### Job:
What is needed is the run of lines from the one with "Turn this picture" through the close of the data, set down exactly.
※
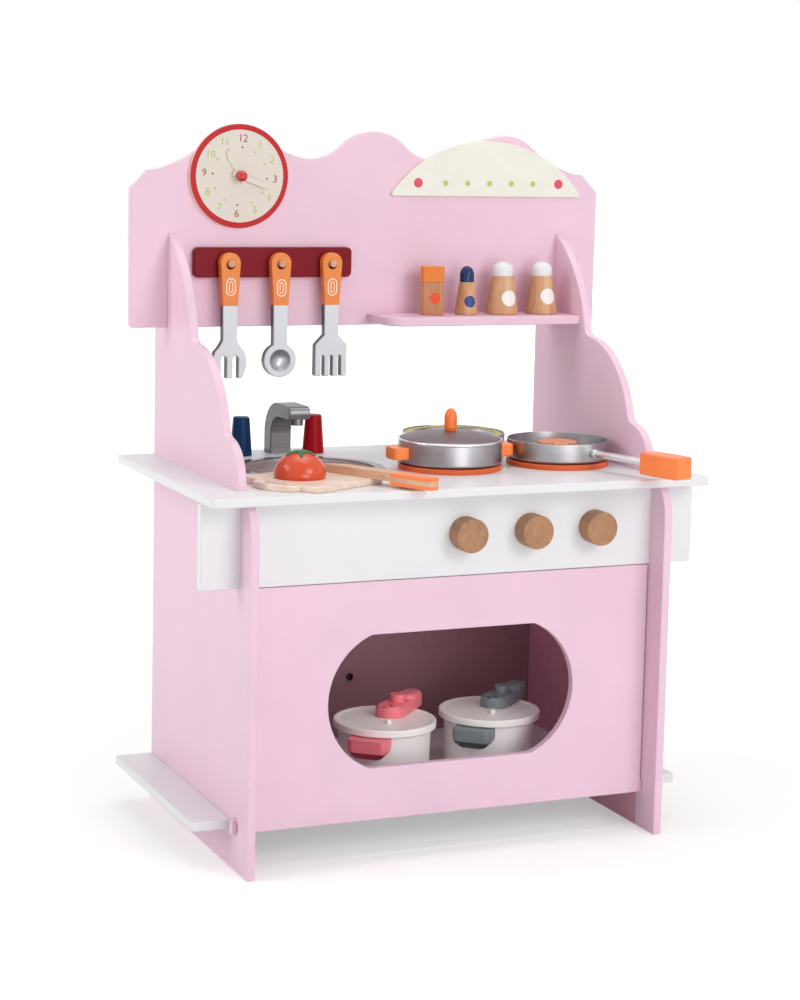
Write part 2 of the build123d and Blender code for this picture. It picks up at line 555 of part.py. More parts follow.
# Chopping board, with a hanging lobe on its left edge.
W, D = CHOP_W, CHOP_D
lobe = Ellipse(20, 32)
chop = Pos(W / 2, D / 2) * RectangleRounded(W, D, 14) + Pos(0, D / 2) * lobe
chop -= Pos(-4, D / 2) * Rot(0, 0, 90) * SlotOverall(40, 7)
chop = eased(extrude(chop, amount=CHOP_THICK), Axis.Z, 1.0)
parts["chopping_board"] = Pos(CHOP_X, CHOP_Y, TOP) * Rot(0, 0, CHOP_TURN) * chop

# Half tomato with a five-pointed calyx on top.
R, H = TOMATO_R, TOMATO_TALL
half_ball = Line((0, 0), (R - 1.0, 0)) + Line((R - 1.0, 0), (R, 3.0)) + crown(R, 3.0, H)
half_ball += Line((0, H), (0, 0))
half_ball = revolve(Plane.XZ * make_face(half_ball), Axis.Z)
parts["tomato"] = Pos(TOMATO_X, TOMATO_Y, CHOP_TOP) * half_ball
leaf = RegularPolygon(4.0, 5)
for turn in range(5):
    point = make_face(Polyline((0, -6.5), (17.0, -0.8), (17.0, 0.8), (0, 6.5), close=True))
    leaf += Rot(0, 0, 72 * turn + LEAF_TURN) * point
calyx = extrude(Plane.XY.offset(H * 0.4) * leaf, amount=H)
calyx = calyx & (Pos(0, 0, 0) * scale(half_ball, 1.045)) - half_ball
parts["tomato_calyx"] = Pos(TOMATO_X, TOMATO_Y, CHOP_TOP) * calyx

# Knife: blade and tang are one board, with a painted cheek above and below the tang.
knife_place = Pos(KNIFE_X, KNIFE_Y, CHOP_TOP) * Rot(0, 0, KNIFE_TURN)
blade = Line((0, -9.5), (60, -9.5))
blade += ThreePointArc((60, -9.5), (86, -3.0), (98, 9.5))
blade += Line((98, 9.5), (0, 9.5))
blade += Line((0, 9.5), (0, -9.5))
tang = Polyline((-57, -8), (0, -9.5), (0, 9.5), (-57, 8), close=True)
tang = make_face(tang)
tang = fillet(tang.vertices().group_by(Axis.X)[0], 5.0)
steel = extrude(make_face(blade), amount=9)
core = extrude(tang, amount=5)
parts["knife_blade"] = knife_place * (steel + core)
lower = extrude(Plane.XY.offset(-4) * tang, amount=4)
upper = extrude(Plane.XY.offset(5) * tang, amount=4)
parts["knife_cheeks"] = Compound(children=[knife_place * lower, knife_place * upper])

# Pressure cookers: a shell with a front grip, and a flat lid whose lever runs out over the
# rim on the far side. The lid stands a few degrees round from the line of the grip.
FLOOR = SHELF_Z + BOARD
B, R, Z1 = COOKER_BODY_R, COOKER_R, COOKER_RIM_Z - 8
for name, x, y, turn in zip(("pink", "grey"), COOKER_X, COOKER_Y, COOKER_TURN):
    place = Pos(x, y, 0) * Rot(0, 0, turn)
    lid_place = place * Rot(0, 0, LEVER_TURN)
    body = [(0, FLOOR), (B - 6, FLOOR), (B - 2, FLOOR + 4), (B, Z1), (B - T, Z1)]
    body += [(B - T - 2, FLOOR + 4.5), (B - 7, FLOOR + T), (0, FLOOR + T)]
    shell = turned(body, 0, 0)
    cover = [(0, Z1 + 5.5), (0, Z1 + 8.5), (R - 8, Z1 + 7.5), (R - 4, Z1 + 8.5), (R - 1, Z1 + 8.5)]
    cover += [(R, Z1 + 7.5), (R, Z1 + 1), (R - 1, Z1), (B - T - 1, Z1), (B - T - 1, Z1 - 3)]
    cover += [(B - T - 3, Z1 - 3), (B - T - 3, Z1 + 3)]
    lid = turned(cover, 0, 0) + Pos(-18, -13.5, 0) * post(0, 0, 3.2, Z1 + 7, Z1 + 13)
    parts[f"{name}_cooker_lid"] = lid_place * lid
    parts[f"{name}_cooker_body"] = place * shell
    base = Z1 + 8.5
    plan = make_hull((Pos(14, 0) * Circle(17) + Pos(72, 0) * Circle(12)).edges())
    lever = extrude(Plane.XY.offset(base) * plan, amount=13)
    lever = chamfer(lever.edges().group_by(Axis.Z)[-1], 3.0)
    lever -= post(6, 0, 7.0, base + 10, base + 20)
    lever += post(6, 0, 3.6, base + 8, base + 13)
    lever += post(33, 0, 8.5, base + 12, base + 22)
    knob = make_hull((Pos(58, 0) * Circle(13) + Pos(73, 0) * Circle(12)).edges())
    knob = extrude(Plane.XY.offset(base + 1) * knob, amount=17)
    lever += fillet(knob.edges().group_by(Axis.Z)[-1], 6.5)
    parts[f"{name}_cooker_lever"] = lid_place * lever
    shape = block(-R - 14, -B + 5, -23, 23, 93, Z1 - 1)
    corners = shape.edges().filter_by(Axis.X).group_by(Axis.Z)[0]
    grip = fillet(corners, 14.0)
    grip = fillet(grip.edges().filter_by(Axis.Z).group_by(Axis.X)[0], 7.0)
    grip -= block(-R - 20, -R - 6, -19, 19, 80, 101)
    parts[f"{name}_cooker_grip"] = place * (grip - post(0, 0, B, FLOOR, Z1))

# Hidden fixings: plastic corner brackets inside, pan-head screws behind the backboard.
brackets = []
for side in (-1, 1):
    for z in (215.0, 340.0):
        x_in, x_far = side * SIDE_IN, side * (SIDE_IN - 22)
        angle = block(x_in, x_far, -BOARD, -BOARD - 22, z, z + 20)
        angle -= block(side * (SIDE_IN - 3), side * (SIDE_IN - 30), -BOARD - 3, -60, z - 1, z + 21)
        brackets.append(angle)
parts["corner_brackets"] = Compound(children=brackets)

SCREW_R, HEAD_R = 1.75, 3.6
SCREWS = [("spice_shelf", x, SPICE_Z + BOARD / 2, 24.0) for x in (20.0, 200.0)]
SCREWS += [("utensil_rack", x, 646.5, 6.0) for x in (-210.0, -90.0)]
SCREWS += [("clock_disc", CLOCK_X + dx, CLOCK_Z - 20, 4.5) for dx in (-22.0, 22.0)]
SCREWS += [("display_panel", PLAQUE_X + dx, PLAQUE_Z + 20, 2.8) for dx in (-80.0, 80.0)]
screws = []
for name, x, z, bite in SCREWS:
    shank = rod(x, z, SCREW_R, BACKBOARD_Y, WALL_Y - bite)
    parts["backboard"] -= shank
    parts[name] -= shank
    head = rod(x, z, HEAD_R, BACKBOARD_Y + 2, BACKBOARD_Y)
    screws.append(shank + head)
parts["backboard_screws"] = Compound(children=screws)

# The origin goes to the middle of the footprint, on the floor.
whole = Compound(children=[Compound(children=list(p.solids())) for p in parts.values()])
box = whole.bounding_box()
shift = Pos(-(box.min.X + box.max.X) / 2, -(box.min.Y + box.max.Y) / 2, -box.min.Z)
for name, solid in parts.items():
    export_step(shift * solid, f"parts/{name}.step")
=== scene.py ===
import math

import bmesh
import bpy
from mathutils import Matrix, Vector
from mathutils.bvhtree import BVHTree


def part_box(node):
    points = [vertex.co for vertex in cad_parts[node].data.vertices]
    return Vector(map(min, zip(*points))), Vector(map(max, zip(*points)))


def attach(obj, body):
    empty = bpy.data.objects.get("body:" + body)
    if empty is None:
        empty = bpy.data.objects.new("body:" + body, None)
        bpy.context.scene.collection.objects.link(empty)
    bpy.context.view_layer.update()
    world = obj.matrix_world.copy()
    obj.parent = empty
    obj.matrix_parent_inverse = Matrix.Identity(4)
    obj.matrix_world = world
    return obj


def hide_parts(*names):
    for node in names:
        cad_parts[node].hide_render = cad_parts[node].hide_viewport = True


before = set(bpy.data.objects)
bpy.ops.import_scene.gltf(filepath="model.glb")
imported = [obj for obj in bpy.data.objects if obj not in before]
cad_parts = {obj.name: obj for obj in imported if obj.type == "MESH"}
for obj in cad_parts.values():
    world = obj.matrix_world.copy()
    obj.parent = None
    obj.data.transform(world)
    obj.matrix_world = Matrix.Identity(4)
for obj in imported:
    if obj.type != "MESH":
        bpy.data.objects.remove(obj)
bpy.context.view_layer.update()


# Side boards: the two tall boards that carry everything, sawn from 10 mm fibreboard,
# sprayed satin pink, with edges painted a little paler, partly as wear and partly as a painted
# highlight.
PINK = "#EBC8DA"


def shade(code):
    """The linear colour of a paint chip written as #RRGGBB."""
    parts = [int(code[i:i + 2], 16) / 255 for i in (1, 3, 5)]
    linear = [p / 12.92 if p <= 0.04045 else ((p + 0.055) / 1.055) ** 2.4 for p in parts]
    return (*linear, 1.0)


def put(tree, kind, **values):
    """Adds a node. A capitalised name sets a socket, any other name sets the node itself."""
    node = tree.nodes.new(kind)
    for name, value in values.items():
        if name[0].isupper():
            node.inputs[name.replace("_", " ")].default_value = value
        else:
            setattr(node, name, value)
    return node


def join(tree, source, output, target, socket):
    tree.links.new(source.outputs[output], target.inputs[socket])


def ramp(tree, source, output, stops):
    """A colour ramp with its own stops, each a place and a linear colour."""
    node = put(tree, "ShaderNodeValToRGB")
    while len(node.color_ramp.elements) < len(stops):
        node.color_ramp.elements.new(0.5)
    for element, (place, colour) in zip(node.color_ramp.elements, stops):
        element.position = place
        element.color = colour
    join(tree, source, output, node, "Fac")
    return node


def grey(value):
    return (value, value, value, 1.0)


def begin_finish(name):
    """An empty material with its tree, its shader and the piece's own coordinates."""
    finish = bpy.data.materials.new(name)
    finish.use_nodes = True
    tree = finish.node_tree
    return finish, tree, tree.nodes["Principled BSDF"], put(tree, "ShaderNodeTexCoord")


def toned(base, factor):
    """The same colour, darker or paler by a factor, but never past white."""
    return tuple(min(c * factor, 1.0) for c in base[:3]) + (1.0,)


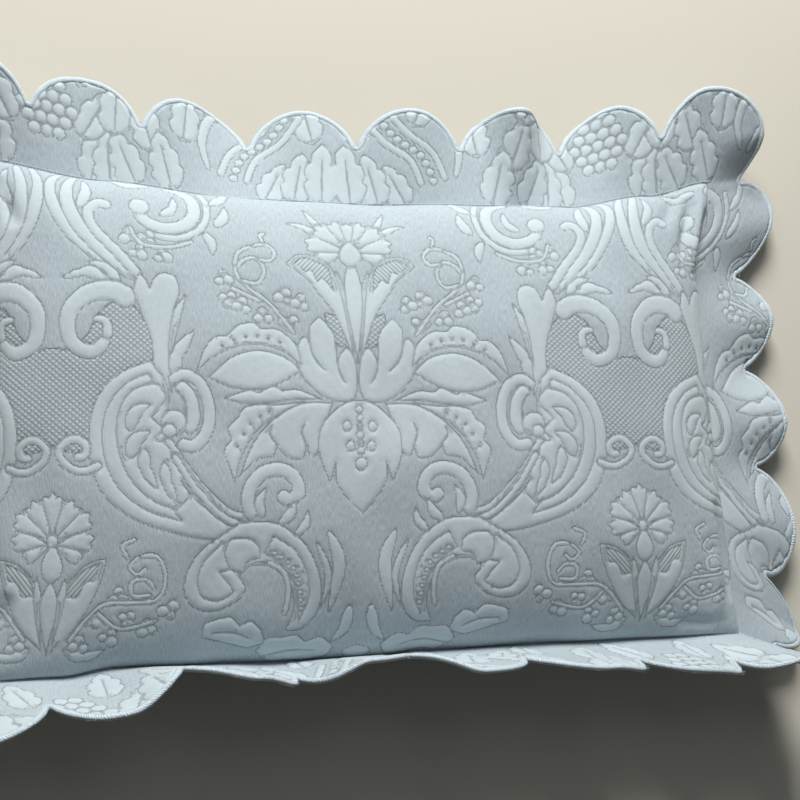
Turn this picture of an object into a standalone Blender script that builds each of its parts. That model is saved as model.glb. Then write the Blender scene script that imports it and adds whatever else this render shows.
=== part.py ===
※
### Written answer:
Turn this picture of an object into a standalone Blender script that builds each of its parts. That model is saved as model.glb. Then write the Blender scene script that imports it and adds whatever else this render shows.
=== part.py ===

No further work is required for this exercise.